4/04/2011

Gestores de quê?



Admito que tencionava colocar aqui um post sobre um tema diferente deste. Porém, uma reportagem inserida no Público de hoje sobre transportes fez-me adiar o outro assunto. Fiquei banzado!
Há vários anos que o comum cidadão dispõe de alguma informação através dos media sobre os défices que se acumulam no sector dos transportes públicos. Refiro-me a empresas como a Carris, o Metro, a CP, a TAP e a Transtejo. Quando se espera que sejam tomadas medidas drásticas por parte das respectivas administrações para eliminar ou pelo menos reduzir esses défices, eis que tudo fica praticamente na mesma. Assim parece, pelo menos.
Como habitante de Lisboa, costumo dizer que, para além do enorme bem da liberdade de que usufruímos, o passe social foi a grande conquista do 25 de Abril. De facto, o passe é algo utilíssimo na cidade para quem usa um ou vários tipos de transporte. Tenho um Cartão Lisboa Viva que uso quase diariamente e, por vezes, em mais do que duas viagens. Como muita gente, aliás. Há dois ou três meses, quando pedi para me carregarem o cartão por mais 30 dias, a funcionária que fez a operação comentou para mim: "Tem sorte! Ainda não apanha o aumento!" "De quanto vai ser o aumento?", perguntei, crente de que seria suficientemente elevado para me poderem considerar uma pessoa de sorte. Não me recordo já da resposta com exactidão, pelo que hesito entre duas hipóteses: quarenta ou sessenta cêntimos. Foi um destes números. Admitindo o mais elevado, creio que sessenta cêntimos de aumento por mês pode justificar-se em períodos normais, mas quando uma empresa está – ou devia estar – a procurar diminuir o seu défice, é muito pouco. Calculo que haverá leitores que neste momento pensarão: "Para certas pessoas já é muito!" Acredito que isso seja verdade, mas essas "certas pessoas" são claramente minoritárias e uma política de gestão não se pode fazer por baixo. Poder-se-á, quando muito, mediante rigorosa documentação comprovativa, atenuar o preço de alguns passes, mas para todas as outras pessoas o aumento terá de ser mais substancial. Assim, estamos a tratar a doença, que é grave, com meros paninhos quentes.

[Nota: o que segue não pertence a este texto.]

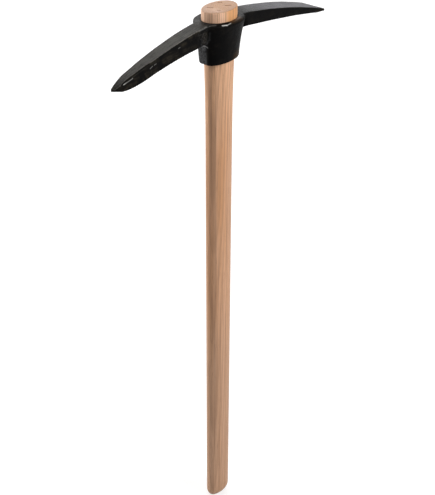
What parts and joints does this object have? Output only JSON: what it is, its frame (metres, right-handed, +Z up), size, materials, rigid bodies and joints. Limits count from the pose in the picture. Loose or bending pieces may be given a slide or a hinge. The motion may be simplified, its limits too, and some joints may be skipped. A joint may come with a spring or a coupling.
{
  "type": "pick mattock",
  "caption": "Forged steel head with a pointed arm and a flat chisel arm, slipped over the flared top of a straight oval wooden handle.",
  "frame": {"origin": "centre of the flat on the handle's butt, which is the lowest face", "axes": "+Z up along the handle to its top, +X along the head towards the chisel edge, +Y across the head"},
  "size_m": [0.447, 0.0574, 0.9],
  "materials": {
    "handle_wood": "bare hardwood with long open grain, sanded and lightly oiled",
    "head_steel": "forged steel under thin semi-gloss black paint, worn along the top edges"
  },
  "bodies": {
    "handle": {"handle": "handle_wood"},
    "head": {"head": "head_steel"}
  },
  "joints": [
    {"name": "head_slide", "type": "slide", "parent": "handle", "child": "head", "axis": [0, 0, -1], "range_m": [0, 0.8]}
  ]
}
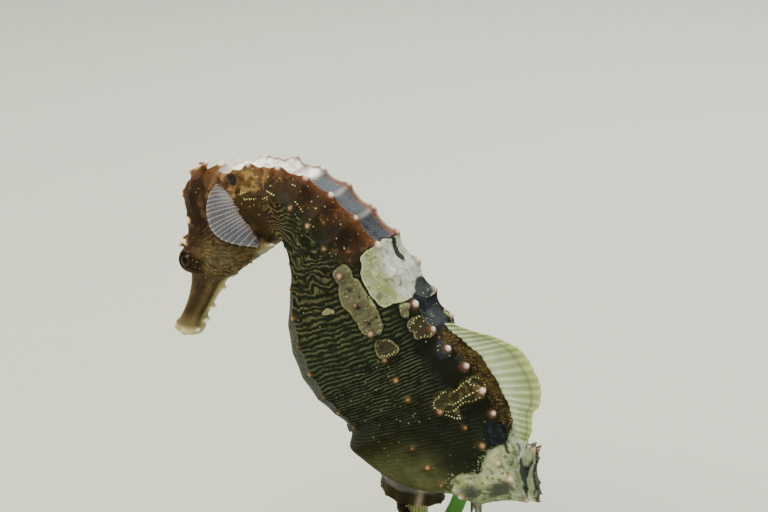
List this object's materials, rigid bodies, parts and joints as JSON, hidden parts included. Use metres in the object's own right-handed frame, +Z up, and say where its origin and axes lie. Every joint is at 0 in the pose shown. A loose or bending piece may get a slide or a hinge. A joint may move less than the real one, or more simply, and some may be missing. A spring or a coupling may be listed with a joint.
{
  "type": "seahorse model",
  "caption": "Still, life-size model of a seahorse gripping a short tuft of seagrass with its tail, held by rods on an oval base.",
  "frame": {"origin": "middle of the underside of the stand's base", "axes": "+Z up; the animal faces -X, its left side is towards -Y, and its midline is the plane y = 0 down to the base of the tail"},
  "size_m": [0.08, 0.05, 0.0912],
  "materials": {
    "skin": "moist bony skin, dark brown with olive lines and pale patches",
    "snout": "moist skin, brown with a pale rim",
    "coronet": "moist skin, reddish brown with pale knobs",
    "eye": "glossy, near black",
    "fin": "thin translucent membrane on fine rays",
    "seagrass_sheath": "smooth leaf sheath",
    "seagrass_blade": "smooth green leaf",
    "stand_base": "satin dark hardwood",
    "stand_rod": "brushed"
  },
  "bodies": {
    "root": {"snout": "snout", "head": "skin", "coronet": "coronet", "eye_left": "eye", "eye_right": "eye", "neck": "skin", "trunk_upper": "skin", "trunk_lower": "skin", "tail_base": "skin", "tail_bend": "skin", "tail_coil_1": "skin", "tail_coil_2": "skin", "tail_coil_3": "skin", "tail_tip": "skin", "dorsal_fin": "fin", "anal_fin": "fin", "pectoral_fin_left": "fin", "pectoral_fin_right": "fin", "seagrass_sheath": "seagrass_sheath", "seagrass_blade_1": "seagrass_blade", "seagrass_blade_2": "seagrass_blade", "seagrass_blade_3": "seagrass_blade", "seagrass_blade_low": "seagrass_blade", "stand_base": "stand_base", "stand_rod_body": "stand_rod", "stand_rod_perch": "stand_rod"}
  },
  "joints": []
}
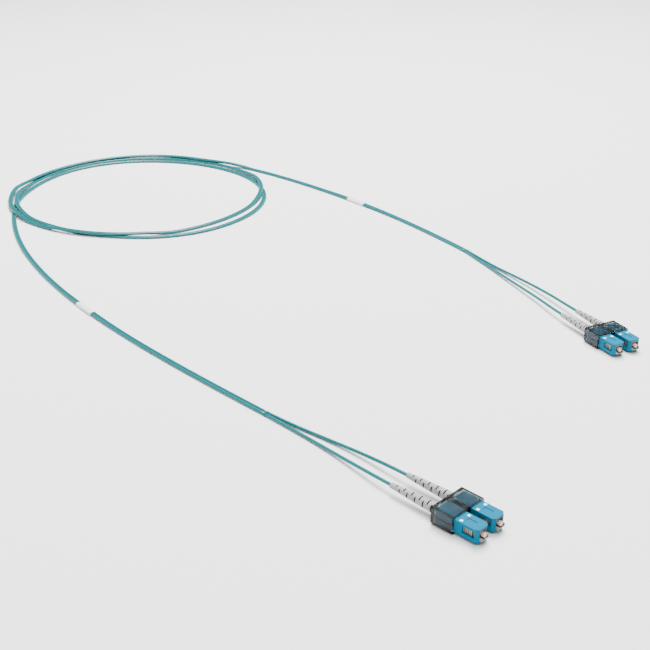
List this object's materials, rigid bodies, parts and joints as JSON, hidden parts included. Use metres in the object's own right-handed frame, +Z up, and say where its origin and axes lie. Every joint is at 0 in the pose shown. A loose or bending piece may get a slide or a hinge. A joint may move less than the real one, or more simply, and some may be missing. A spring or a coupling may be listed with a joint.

É óbvio que não advogo subidas tão elevadas que afastem as pessoas do Metro, por exemplo; além disso, também não encaro as receitas dos bilhetes e passes como única panaceia. Tem de necessariamente haver diminuição das despesas. No fundo, acredito que é por não terem sido tomadas medidas atempadamente e por se ter gasto demasiado dinheiro inicialmente sem fazer os necessários cálculos relativamente à sua amortização que se chegou à situação em que estamos.
E que situação é essa? Resumidamente: a dívida total das empresas públicas de transportes supera sete vezes (!!) as suas receitas. Só no curto prazo – entenda-se até ao terceiro trimestre deste ano no caso mais favorável – as empresas transportadoras públicas terão de arranjar forma de pagar dívidas que se vencem no valor de 935 milhões de euros. Cito do estudo feito pelo jornal Público: "Neste momento, as oito empresas públicas de transportes, nas quais também se inclui a TAP, têm uma dívida total de 17.607 milhões de euros – sete vezes mais do que as receitas globais (2.654 milhões).”
Como foi isto possível? Que gestores temos tido para consentirem passivos desta ordem? Que responsabilidade é que cada um deles tem? E, na cúpula, qual o papel dos sucessivos governos, que parece terem vindo a conformar-se com a situação?
Atingiu-se presentemente um ponto de ruptura. Mas até aqui chegarmos quanto de facilitismo não existiu? Quanto de irresponsabilidade? Quantos salários, nomeadamente os mais elevados, não estão acima de uma fasquia aceitável?
Qualquer défice deve necessariamente possuir algo de virtuoso para ser anulado ao fim um determinado período de tempo. É claro que empresas como o Metro e a CP têm um encargo inicial fortíssimo, na medida em que têm de preparar as suas próprias vias e fazer vultosos investimentos em material circulante, mas tudo isso deve ser convenientemente planeado de forma a possibilitar a amortização do investimento ao fim de alguns anos ou então a receber substanciais apoios do Estado. Grosso modo, parece-me ser este mais um caso de mãos largas, algum despesismo gratuito e falta de planeamento rigoroso com várias responsabilidades, incluindo as dos vários ministros das Finanças. Agora gasta-se, depois se verá. Sucede que esse não é princípio nenhum de gestão. Afinal, a experiência mostra que não é possível endireitar a sombra de uma vara torta.